* BEGIN Records shown *

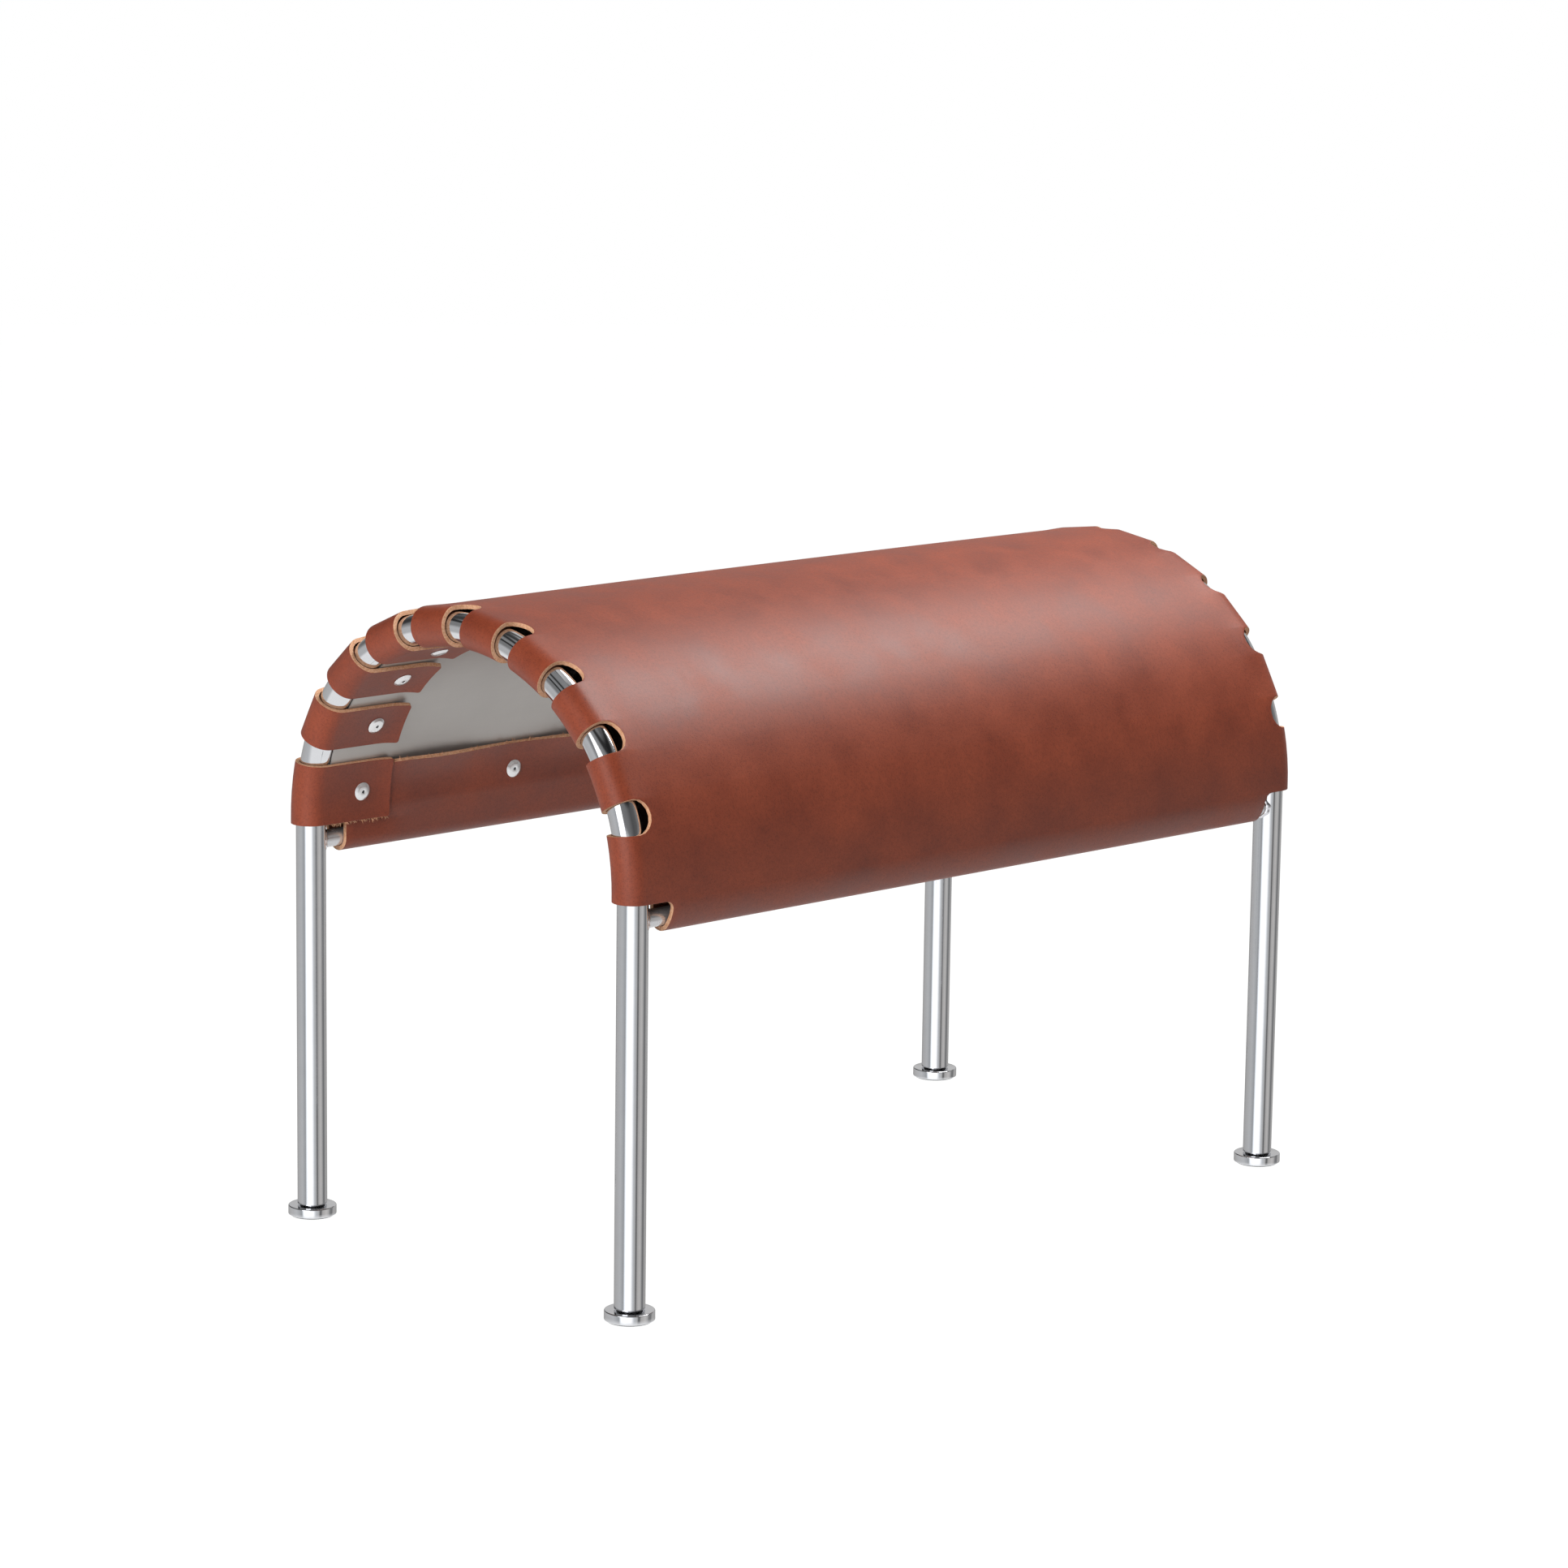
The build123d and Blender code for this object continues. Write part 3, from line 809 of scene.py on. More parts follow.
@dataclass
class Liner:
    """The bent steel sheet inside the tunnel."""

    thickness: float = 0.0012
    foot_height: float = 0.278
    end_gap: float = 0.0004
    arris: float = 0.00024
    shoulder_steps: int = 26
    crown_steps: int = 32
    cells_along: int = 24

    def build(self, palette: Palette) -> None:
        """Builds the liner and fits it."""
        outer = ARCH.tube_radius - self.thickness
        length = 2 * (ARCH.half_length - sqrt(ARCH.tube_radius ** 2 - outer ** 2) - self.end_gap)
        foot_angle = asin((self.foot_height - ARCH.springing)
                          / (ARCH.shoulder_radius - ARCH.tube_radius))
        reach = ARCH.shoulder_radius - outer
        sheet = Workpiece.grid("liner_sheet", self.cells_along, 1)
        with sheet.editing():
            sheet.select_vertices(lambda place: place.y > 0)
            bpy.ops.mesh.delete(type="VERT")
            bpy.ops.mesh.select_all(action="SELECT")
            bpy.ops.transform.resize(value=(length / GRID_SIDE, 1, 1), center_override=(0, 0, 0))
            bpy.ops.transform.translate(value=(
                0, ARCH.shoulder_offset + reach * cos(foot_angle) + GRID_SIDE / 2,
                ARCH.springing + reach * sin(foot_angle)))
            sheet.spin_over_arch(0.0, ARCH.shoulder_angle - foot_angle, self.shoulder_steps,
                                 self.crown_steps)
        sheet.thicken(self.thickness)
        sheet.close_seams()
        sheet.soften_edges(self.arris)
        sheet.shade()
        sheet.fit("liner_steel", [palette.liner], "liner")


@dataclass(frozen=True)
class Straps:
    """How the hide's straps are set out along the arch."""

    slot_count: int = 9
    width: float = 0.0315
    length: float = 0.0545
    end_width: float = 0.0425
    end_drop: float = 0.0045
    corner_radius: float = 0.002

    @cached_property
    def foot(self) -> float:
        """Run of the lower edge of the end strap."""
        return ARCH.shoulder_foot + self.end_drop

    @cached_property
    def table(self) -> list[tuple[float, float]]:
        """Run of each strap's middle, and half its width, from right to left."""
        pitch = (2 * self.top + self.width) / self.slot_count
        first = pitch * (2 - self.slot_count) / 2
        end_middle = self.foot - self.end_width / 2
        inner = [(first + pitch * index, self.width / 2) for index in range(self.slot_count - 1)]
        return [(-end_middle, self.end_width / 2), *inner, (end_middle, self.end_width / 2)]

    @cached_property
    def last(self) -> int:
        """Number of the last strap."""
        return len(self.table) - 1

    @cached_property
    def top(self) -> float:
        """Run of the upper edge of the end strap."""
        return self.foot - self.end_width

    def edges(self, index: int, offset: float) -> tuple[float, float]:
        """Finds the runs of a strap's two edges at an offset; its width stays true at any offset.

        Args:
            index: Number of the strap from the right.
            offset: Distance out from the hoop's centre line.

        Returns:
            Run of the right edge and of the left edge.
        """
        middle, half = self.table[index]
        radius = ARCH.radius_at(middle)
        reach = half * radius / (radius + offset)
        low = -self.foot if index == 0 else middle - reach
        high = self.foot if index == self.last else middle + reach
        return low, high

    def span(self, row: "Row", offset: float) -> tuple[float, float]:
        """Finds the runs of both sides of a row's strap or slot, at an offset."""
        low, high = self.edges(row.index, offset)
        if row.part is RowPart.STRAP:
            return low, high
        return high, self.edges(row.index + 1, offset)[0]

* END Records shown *
* BEGIN Records shown *

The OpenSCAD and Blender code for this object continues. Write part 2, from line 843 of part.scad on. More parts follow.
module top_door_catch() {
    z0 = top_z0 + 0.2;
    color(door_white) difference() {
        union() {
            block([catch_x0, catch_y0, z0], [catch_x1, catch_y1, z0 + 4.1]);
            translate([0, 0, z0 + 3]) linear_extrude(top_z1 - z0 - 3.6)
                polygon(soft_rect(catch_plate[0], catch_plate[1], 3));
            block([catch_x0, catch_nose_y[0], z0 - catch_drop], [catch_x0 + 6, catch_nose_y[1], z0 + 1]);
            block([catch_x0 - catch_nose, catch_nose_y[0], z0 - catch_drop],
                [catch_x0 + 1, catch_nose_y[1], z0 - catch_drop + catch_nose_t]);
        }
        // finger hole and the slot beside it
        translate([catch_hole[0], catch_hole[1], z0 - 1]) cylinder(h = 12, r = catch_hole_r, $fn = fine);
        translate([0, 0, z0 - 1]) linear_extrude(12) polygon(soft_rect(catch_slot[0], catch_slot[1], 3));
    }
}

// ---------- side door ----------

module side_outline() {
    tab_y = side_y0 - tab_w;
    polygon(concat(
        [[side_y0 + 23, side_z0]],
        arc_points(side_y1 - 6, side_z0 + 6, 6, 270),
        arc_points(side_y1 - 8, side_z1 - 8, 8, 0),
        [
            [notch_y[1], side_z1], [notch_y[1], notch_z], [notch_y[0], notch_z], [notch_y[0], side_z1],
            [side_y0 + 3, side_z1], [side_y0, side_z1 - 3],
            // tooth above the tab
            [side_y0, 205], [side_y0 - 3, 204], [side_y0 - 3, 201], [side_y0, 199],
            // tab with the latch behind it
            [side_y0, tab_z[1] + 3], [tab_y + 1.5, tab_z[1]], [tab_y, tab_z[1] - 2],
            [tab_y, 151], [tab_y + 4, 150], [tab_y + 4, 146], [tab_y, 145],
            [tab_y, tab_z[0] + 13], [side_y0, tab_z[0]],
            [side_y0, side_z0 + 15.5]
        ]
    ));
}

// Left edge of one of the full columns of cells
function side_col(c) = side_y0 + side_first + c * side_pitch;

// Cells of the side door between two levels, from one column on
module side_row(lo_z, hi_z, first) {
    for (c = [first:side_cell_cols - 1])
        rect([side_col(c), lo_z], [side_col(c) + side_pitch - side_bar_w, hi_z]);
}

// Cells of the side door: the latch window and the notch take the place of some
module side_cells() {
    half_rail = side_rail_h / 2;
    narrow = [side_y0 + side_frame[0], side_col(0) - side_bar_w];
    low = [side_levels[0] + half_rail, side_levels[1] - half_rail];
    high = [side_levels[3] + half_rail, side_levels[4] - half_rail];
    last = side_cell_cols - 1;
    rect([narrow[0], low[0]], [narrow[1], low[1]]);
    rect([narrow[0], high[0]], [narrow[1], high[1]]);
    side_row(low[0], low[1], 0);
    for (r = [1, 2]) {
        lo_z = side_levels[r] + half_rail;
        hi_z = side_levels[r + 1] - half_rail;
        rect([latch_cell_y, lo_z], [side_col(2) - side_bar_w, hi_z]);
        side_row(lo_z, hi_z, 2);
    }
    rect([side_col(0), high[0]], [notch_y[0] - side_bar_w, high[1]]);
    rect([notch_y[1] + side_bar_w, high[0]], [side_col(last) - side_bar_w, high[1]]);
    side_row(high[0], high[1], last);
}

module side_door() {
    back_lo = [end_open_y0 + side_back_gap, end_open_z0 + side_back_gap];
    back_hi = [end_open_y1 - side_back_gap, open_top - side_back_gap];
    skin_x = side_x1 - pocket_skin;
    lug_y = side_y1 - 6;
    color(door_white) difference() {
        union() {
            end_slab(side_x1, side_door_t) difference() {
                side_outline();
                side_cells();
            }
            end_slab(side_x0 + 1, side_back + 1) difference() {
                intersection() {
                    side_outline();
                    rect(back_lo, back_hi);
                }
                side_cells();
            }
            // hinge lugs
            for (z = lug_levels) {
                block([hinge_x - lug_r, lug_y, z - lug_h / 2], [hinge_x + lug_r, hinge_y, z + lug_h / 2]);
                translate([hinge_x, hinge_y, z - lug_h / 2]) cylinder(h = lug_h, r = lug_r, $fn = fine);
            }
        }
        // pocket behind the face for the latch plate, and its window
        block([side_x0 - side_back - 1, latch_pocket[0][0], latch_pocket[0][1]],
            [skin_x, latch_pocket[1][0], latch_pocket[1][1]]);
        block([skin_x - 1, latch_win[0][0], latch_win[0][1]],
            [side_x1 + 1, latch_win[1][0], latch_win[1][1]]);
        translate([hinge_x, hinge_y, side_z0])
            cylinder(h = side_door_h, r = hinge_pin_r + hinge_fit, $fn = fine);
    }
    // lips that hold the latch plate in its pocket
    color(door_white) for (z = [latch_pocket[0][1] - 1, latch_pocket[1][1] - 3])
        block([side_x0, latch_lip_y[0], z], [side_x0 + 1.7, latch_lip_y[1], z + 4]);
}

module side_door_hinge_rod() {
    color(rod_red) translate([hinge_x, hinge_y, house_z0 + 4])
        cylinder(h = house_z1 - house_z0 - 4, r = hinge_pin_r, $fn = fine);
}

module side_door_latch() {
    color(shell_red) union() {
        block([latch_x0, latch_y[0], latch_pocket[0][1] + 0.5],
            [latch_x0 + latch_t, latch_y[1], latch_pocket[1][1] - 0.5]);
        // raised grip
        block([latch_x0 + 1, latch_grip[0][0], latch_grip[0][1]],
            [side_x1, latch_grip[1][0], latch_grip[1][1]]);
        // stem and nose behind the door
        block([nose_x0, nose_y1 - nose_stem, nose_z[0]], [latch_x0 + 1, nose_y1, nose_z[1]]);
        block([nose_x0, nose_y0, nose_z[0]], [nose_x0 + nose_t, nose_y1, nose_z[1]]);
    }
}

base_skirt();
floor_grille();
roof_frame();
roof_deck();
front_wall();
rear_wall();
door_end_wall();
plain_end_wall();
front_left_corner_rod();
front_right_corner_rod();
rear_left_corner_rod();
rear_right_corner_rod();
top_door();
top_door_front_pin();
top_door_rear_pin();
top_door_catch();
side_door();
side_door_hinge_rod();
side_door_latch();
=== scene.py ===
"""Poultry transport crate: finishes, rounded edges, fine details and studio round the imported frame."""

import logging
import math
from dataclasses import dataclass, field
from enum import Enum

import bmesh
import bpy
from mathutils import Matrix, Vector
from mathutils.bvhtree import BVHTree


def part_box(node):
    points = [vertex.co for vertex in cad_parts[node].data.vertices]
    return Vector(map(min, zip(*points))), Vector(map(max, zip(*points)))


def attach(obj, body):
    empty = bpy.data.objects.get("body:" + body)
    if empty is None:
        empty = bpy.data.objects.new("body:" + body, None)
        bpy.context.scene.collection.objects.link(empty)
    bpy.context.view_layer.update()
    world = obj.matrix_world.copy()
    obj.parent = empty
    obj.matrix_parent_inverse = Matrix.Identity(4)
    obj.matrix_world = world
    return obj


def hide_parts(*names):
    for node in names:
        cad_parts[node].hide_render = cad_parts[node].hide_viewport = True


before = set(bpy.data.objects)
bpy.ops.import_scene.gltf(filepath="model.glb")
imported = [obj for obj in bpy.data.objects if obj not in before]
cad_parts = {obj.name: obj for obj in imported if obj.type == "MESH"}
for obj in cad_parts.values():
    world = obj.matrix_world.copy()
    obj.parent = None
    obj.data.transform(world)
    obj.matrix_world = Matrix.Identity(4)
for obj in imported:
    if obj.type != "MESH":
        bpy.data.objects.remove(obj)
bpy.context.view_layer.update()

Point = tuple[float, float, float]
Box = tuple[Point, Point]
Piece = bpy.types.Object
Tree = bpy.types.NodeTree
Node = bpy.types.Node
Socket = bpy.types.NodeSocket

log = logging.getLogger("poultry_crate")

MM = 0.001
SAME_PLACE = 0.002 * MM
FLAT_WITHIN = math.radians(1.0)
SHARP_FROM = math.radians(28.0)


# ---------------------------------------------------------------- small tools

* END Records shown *

Task details: Only the lines running from the line with "The build123d and" through the line with "cells_along: int = 24" should be repeated, exactly and with both ends kept.

Complete answer:
The build123d and Blender code for this object continues. Write part 3, from line 809 of scene.py on. More parts follow.
@dataclass
class Liner:
    """The bent steel sheet inside the tunnel."""

    thickness: float = 0.0012
    foot_height: float = 0.278
    end_gap: float = 0.0004
    arris: float = 0.00024
    shoulder_steps: int = 26
    crown_steps: int = 32
    cells_along: int = 24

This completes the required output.